## DATA EXCERPT
━━━━━━━━━━━━━━━━

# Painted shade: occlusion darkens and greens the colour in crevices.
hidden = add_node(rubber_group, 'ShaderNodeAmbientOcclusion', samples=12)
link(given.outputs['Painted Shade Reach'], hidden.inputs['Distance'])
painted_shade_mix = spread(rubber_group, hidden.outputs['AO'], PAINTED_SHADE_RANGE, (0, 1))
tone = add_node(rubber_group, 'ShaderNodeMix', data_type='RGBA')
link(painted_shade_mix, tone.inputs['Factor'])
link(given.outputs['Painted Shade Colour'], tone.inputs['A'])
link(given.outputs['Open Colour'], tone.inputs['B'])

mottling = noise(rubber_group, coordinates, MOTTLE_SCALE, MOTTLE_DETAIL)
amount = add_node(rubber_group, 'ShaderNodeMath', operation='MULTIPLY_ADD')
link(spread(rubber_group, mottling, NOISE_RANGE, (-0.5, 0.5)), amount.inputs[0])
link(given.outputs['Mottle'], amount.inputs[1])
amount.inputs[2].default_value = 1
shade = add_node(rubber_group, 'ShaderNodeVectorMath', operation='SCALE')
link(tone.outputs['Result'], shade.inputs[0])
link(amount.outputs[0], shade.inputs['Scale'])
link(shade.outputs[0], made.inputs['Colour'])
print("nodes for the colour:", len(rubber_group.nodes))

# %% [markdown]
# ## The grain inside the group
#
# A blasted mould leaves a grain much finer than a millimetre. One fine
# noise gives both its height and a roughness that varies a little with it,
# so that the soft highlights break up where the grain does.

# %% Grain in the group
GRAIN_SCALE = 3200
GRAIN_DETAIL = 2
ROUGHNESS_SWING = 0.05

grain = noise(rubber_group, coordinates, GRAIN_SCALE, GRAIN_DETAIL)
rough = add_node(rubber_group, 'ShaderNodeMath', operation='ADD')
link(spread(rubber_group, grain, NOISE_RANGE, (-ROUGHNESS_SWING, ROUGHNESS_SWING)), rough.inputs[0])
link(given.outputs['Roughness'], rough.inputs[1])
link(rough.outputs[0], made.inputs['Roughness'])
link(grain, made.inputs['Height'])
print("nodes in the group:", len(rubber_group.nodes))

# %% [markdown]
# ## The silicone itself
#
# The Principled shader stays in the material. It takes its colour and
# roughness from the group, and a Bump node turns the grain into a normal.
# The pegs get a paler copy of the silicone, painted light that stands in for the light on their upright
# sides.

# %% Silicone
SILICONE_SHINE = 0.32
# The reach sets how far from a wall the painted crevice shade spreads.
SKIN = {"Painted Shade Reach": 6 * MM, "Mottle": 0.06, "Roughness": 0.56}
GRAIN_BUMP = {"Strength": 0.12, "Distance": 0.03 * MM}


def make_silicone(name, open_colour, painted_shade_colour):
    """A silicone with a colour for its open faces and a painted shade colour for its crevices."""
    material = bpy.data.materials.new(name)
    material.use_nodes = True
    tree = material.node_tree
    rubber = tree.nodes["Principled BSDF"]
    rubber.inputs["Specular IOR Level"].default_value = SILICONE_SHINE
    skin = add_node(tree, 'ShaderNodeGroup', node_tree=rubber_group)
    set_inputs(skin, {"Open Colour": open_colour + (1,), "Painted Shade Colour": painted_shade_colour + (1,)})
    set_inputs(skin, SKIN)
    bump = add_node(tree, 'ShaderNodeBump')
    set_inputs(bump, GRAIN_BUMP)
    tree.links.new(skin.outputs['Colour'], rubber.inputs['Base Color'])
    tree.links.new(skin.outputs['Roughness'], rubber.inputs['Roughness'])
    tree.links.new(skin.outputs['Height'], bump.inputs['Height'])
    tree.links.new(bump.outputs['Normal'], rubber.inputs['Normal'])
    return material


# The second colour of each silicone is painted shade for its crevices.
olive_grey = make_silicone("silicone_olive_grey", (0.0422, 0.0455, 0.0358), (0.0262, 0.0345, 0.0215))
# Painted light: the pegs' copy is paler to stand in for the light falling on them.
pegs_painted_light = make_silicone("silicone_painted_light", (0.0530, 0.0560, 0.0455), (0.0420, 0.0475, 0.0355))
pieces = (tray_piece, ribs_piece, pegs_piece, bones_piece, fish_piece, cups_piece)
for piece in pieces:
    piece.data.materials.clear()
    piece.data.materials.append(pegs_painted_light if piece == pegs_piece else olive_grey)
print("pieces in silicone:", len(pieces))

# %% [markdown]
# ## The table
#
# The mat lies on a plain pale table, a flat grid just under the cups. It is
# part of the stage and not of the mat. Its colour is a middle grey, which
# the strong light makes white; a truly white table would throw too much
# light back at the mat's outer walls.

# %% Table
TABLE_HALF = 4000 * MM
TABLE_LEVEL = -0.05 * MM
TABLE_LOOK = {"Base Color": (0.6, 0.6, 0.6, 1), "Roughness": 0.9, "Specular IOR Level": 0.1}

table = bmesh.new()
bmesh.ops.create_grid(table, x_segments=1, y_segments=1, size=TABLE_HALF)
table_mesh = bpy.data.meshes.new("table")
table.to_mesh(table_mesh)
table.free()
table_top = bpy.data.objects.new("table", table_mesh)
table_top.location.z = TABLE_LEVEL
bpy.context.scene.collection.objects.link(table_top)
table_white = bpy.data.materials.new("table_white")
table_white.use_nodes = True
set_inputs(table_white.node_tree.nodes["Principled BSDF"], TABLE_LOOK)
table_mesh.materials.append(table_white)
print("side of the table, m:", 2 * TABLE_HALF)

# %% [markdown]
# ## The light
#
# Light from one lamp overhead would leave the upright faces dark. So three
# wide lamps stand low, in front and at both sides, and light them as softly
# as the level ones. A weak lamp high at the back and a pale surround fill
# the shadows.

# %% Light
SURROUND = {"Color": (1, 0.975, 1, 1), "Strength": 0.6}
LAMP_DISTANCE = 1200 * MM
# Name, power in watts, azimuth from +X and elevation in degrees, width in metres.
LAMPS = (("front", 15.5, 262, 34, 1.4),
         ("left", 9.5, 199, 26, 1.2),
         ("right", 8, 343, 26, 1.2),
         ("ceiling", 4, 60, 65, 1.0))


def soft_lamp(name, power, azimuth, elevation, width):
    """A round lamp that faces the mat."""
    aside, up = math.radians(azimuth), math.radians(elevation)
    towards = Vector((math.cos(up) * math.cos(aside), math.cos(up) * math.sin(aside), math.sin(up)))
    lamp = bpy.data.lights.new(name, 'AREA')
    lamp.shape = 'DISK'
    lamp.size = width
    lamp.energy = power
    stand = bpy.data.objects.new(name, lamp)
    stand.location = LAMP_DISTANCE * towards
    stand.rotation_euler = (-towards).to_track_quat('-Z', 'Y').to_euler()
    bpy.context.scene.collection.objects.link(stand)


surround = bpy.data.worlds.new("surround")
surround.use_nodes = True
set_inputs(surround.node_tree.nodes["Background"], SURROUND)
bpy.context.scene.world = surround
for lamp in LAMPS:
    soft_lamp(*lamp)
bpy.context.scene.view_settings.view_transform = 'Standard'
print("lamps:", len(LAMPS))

━━━━━━━━━━━━━━━━

Output all of the data again, exactly.

## EXERCISE SOLUTION
# Painted shade: occlusion darkens and greens the colour in crevices.
hidden = add_node(rubber_group, 'ShaderNodeAmbientOcclusion', samples=12)
link(given.outputs['Painted Shade Reach'], hidden.inputs['Distance'])
painted_shade_mix = spread(rubber_group, hidden.outputs['AO'], PAINTED_SHADE_RANGE, (0, 1))
tone = add_node(rubber_group, 'ShaderNodeMix', data_type='RGBA')
link(painted_shade_mix, tone.inputs['Factor'])
link(given.outputs['Painted Shade Colour'], tone.inputs['A'])
link(given.outputs['Open Colour'], tone.inputs['B'])

mottling = noise(rubber_group, coordinates, MOTTLE_SCALE, MOTTLE_DETAIL)
amount = add_node(rubber_group, 'ShaderNodeMath', operation='MULTIPLY_ADD')
link(spread(rubber_group, mottling, NOISE_RANGE, (-0.5, 0.5)), amount.inputs[0])
link(given.outputs['Mottle'], amount.inputs[1])
amount.inputs[2].default_value = 1
shade = add_node(rubber_group, 'ShaderNodeVectorMath', operation='SCALE')
link(tone.outputs['Result'], shade.inputs[0])
link(amount.outputs[0], shade.inputs['Scale'])
link(shade.outputs[0], made.inputs['Colour'])
print("nodes for the colour:", len(rubber_group.nodes))

# %% [markdown]
# ## The grain inside the group
#
# A blasted mould leaves a grain much finer than a millimetre. One fine
# noise gives both its height and a roughness that varies a little with it,
# so that the soft highlights break up where the grain does.

# %% Grain in the group
GRAIN_SCALE = 3200
GRAIN_DETAIL = 2
ROUGHNESS_SWING = 0.05

grain = noise(rubber_group, coordinates, GRAIN_SCALE, GRAIN_DETAIL)
rough = add_node(rubber_group, 'ShaderNodeMath', operation='ADD')
link(spread(rubber_group, grain, NOISE_RANGE, (-ROUGHNESS_SWING, ROUGHNESS_SWING)), rough.inputs[0])
link(given.outputs['Roughness'], rough.inputs[1])
link(rough.outputs[0], made.inputs['Roughness'])
link(grain, made.inputs['Height'])
print("nodes in the group:", len(rubber_group.nodes))

# %% [markdown]
# ## The silicone itself
#
# The Principled shader stays in the material. It takes its colour and
# roughness from the group, and a Bump node turns the grain into a normal.
# The pegs get a paler copy of the silicone, painted light that stands in for the light on their upright
# sides.

# %% Silicone
SILICONE_SHINE = 0.32
# The reach sets how far from a wall the painted crevice shade spreads.
SKIN = {"Painted Shade Reach": 6 * MM, "Mottle": 0.06, "Roughness": 0.56}
GRAIN_BUMP = {"Strength": 0.12, "Distance": 0.03 * MM}


def make_silicone(name, open_colour, painted_shade_colour):
    """A silicone with a colour for its open faces and a painted shade colour for its crevices."""
    material = bpy.data.materials.new(name)
    material.use_nodes = True
    tree = material.node_tree
    rubber = tree.nodes["Principled BSDF"]
    rubber.inputs["Specular IOR Level"].default_value = SILICONE_SHINE
    skin = add_node(tree, 'ShaderNodeGroup', node_tree=rubber_group)
    set_inputs(skin, {"Open Colour": open_colour + (1,), "Painted Shade Colour": painted_shade_colour + (1,)})
    set_inputs(skin, SKIN)
    bump = add_node(tree, 'ShaderNodeBump')
    set_inputs(bump, GRAIN_BUMP)
    tree.links.new(skin.outputs['Colour'], rubber.inputs['Base Color'])
    tree.links.new(skin.outputs['Roughness'], rubber.inputs['Roughness'])
    tree.links.new(skin.outputs['Height'], bump.inputs['Height'])
    tree.links.new(bump.outputs['Normal'], rubber.inputs['Normal'])
    return material


# The second colour of each silicone is painted shade for its crevices.
olive_grey = make_silicone("silicone_olive_grey", (0.0422, 0.0455, 0.0358), (0.0262, 0.0345, 0.0215))
# Painted light: the pegs' copy is paler to stand in for the light falling on them.
pegs_painted_light = make_silicone("silicone_painted_light", (0.0530, 0.0560, 0.0455), (0.0420, 0.0475, 0.0355))
pieces = (tray_piece, ribs_piece, pegs_piece, bones_piece, fish_piece, cups_piece)
for piece in pieces:
    piece.data.materials.clear()
    piece.data.materials.append(pegs_painted_light if piece == pegs_piece else olive_grey)
print("pieces in silicone:", len(pieces))

# %% [markdown]
# ## The table
#
# The mat lies on a plain pale table, a flat grid just under the cups. It is
# part of the stage and not of the mat. Its colour is a middle grey, which
# the strong light makes white; a truly white table would throw too much
# light back at the mat's outer walls.

# %% Table
TABLE_HALF = 4000 * MM
TABLE_LEVEL = -0.05 * MM
TABLE_LOOK = {"Base Color": (0.6, 0.6, 0.6, 1), "Roughness": 0.9, "Specular IOR Level": 0.1}

table = bmesh.new()
bmesh.ops.create_grid(table, x_segments=1, y_segments=1, size=TABLE_HALF)
table_mesh = bpy.data.meshes.new("table")
table.to_mesh(table_mesh)
table.free()
table_top = bpy.data.objects.new("table", table_mesh)
table_top.location.z = TABLE_LEVEL
bpy.context.scene.collection.objects.link(table_top)
table_white = bpy.data.materials.new("table_white")
table_white.use_nodes = True
set_inputs(table_white.node_tree.nodes["Principled BSDF"], TABLE_LOOK)
table_mesh.materials.append(table_white)
print("side of the table, m:", 2 * TABLE_HALF)

# %% [markdown]
# ## The light
#
# Light from one lamp overhead would leave the upright faces dark. So three
# wide lamps stand low, in front and at both sides, and light them as softly
# as the level ones. A weak lamp high at the back and a pale surround fill
# the shadows.

# %% Light
SURROUND = {"Color": (1, 0.975, 1, 1), "Strength": 0.6}
LAMP_DISTANCE = 1200 * MM
# Name, power in watts, azimuth from +X and elevation in degrees, width in metres.
LAMPS = (("front", 15.5, 262, 34, 1.4),
         ("left", 9.5, 199, 26, 1.2),
         ("right", 8, 343, 26, 1.2),
         ("ceiling", 4, 60, 65, 1.0))


def soft_lamp(name, power, azimuth, elevation, width):
    """A round lamp that faces the mat."""
    aside, up = math.radians(azimuth), math.radians(elevation)
    towards = Vector((math.cos(up) * math.cos(aside), math.cos(up) * math.sin(aside), math.sin(up)))
    lamp = bpy.data.lights.new(name, 'AREA')
    lamp.shape = 'DISK'
    lamp.size = width
    lamp.energy = power
    stand = bpy.data.objects.new(name, lamp)
    stand.location = LAMP_DISTANCE * towards
    stand.rotation_euler = (-towards).to_track_quat('-Z', 'Y').to_euler()
    bpy.context.scene.collection.objects.link(stand)


surround = bpy.data.worlds.new("surround")
surround.use_nodes = True
set_inputs(surround.node_tree.nodes["Background"], SURROUND)
bpy.context.scene.world = surround
for lamp in LAMPS:
    soft_lamp(*lamp)
bpy.context.scene.view_settings.view_transform = 'Standard'
print("lamps:", len(LAMPS))